The Rockford schools controversy, approaching its tenth anniversary, is taking on the mythic stature of the Little Rock, Cleveland, and Kansas City cases. While still in its infancy (as desegregation cases go) and relatively inexpensive (only $166 million through the end of the 1997-98 school year, compared to $2 billion in Kansas City), the Rockford case is notable for both the determination of its opponents and the rapidity with which the city is being destroyed.

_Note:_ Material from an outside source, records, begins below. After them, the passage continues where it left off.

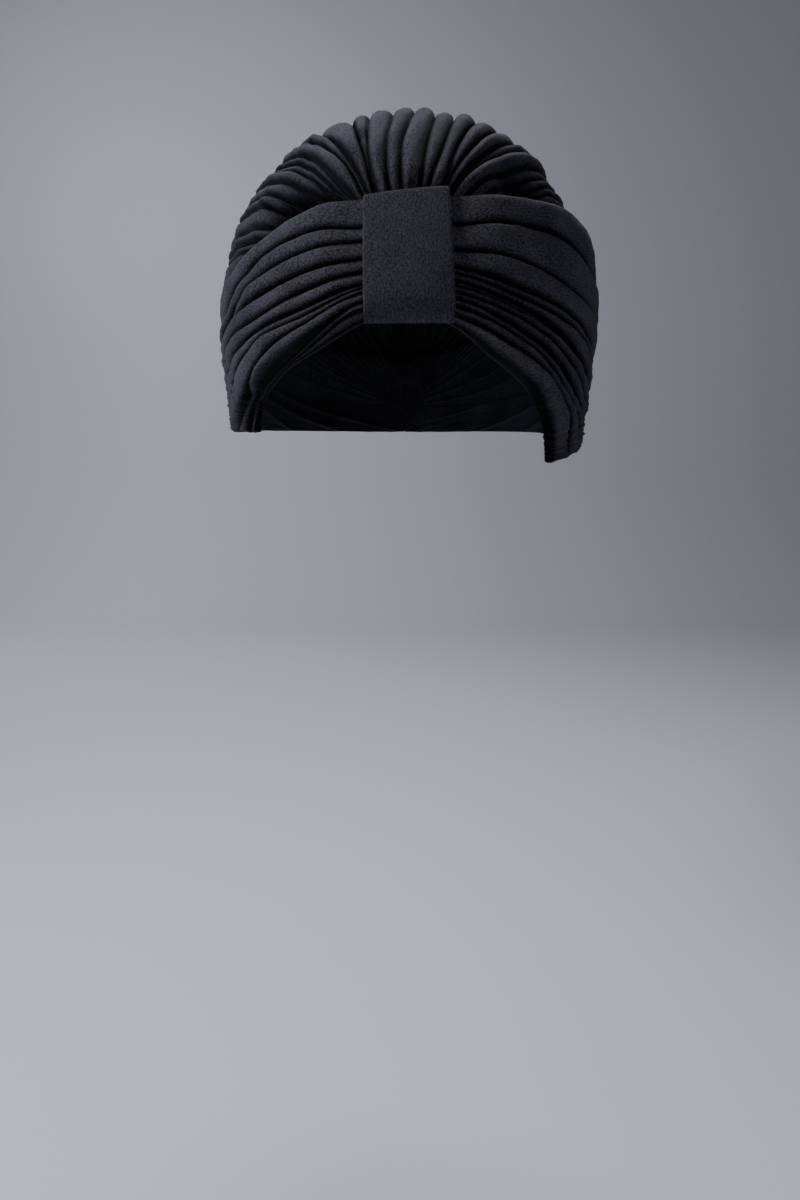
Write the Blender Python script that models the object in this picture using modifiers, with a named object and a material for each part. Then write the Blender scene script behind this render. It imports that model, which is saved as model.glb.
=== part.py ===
"""A pre-tied turban headwrap in pleated jersey: a pleated crown, two pleated wings and a plain centre band.

Metres, +Z up. The front faces -Y and +X is on the right when looking along +Y. The origin is
the middle of the head opening, level with the ears, where the wrap sits.

Everything lies on one smooth head form. A place on it is an angle round the head, in degrees
from the front, and a height. Each cloth piece is a sheet of pleats: the sheet's outer side
stands off the form by a seat height plus the lobe of the pleat, and Solidify gives its wall.
"""

import math

import bpy
import numpy as np

# The head form, measured to the seat of the crown's cloth.
FORM_HALF_WIDTH = 0.0823
FORM_FRONT_DEPTH = 0.100
FORM_BACK_DEPTH = 0.110
FORM_BASE_HEIGHT = 0.058
FORM_DOME_RISE = 0.082
FORM_SKIRT_DROP = 0.300
FORM_ROUNDNESS = 2.05

# Cloth and clearances.
CLOTH_WALL = 0.0015
BAND_WALL = 0.0018
CLEARANCE = 0.0003
SKIN_ROOM = 0.0003
FACET_ROOM = 0.0010

# The crown fans from a gather behind the band, over the top, to a gather at the nape.
FAN_ANGLE = 190.0
GATHER_HEIGHT = 0.066
NAPE_HEIGHT = 0.024
GATHER_OPENING = 6.5
NAPE_OPENING = 7.5
GATHER_LINE = 15.0
CREST_LINE = 38.0
CROWN_PLEAT_HEIGHT = 0.0048
CROWN_TUCK_HEIGHT = 0.0010
CROWN_SINK = 0.0026
CROWN_TUCK_REACH = 0.010
WING_EDGE_ROOM = 0.0020
NAPE_EDGE_ROOM = 0.0120
CROWN_ROWS = 14
END_ROW_CROWDING = 0.45

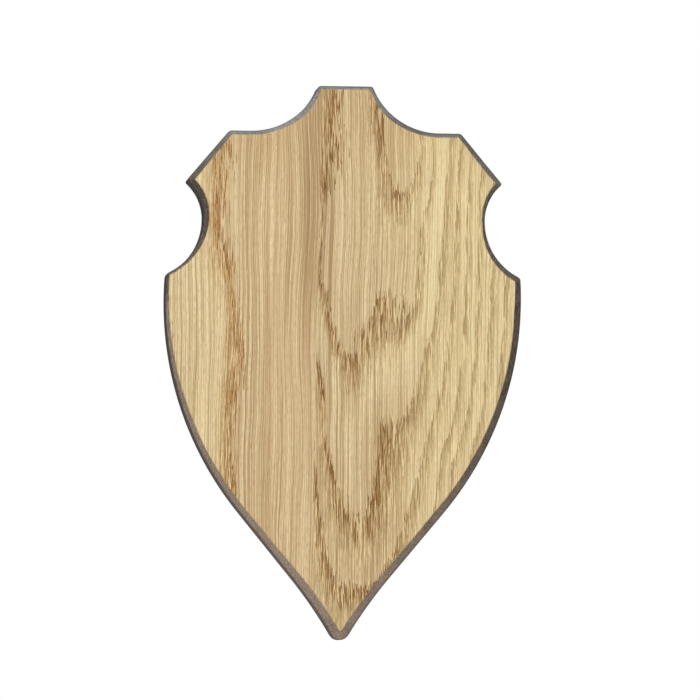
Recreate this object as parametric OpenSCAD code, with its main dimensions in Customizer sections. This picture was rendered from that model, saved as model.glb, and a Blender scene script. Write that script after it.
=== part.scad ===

The determination of its opponents was evident at The Rockford Institute’s second annual “Rally for Rockford” at the Rockford Woman’s Club in February. Over 500 people braved a late winter rainstorm to join Rockford Institute president and Chronicles editor Thomas Fleming, Congressman Don Manzullo, legal scholar Stephen Presser, local lawyer Michael O’Brien, and three Rockford School Board members in their call for an end to judicial taxation. Despite attempts by the local chapter of the NAACP to scuttle the rally-including intimidating the school board members —enthusiasm was high, as audience members sported buttons reading “Welcome to Occupied Rockford—P. Michael Mahoney, Presiding.”

Pleased with the response to his speech at the previous rally. Congressman Manzullo requested to be on the program again, to update Rockfordians on his legislative efforts to restrict the ability of judges to raise taxes. In addition, he has introduced a new bill which would require federal courts to pay any costs associated with a desegregation “master” ordered by the courts—an idea developed by John Stoeffler, president of the Madison Forum, whose article, “Judicial Taxation: The States Respond,” appeared in the February 1998 issue of Chronicles.

Michael O’Brien, the local attorney who represents—pro bono— Rockford’s 16,000 tax protesters, discussed the progress of his suit, which is now headed for the Illinois Supreme Court. Mr. O’Brien argued that judicial taxation results from the destruction of the separation of powers, a theme that was echoed by Stephen Presser, who discussed the federal courts’ abuse of the 14th Amendment to federalize a whole range of issues—from abortion to religion to education—that are properly the province of states and local communities.

For some Rockfordians, the rally was their first opportunity to hear school board members Ted Biondo, Patti Delugas, and David Strommer explain their opposition to the federal court’s “remedies.” In speeches that belied the local Gannett paper’s attempt to portray them as “rabble-rousers” unconcerned with education, the board members eloquently set forth a plan to regain local control of Rockford’s schools, and to return a sense of sanity to both curriculum and student discipline.

The evening was capped off by Thomas Fleming’s rousing speech recounting the political and legal victories of the past year. Lambasting the local Gannett paper (LGP) for its biased coverage of those opposed to federal control of Rockford’s schools, Dr. Fleming remarked, “If you can believe the paper, you would think this crowd is a lynch mob.” Recalling the slogan of the previous rally—”Vote, Organize, and Protest”—Dr. Fleming urged Rockfordians to continue their battle at the ballot box, in the courts, and on the streets.

The response of the LGP was predictable. After refusing to provide advance coverage of the rally (even though advance coverage of much smaller events is routine), the LGP printed a short story on page three, which quoted Dr. Fleming as saying simply, “You would think this crowd is a lynch mob.” But the LGP’s coup de grace was still to come. A month after the rally, the paper ran a two-part, front-page series on the League of the South (of which Dr. Fleming is a founding board member), under the ridiculous headline, “New Confederates Spark Outrage in Rockford.” Replete with lies and distortions (as well as excerpts from a Ku Klux Klan website!), the articles and the accompanying editorial were clearly meant to stifle opposition to the desegregation case. But the LGP quickly discovered that its strategy had backfired, as the citizens of Rockford rallied to the Institute’s side, both on talk radio and in letters to the editor. Perhaps in part because of the contempt that the citizens of Rockford have for the LGP, the Chicago Tribune is now considering a Rockford bureau and a Rockford edition, welcome news for a town that’s been “chained” to one newspaper for too long.

But amid the signs of hope, the case goes on, and Rockford may be approaching the breaking point. For the 1997-98 school year, blacks and Hispanics made up 40 percent of the public school population. The school district’s initial estimate for 1998-99 was a 44 percent minority population, but the final number is over 46 percent, and the current projection for 1999-2000 is a 50/50 split. Historically, when the minority student population in a district under a desegregation order hits 50 percent, middle-class flight (both white and minority) becomes unstoppable. But that doesn’t necessarily mean that “For Sale” signs will be popping up like mushrooms here in Rockford. With the third-highest property tax rates in the nation and some of the lowest property values, many homeowners may find it cheaper and easier to default on their mortgages and walk away.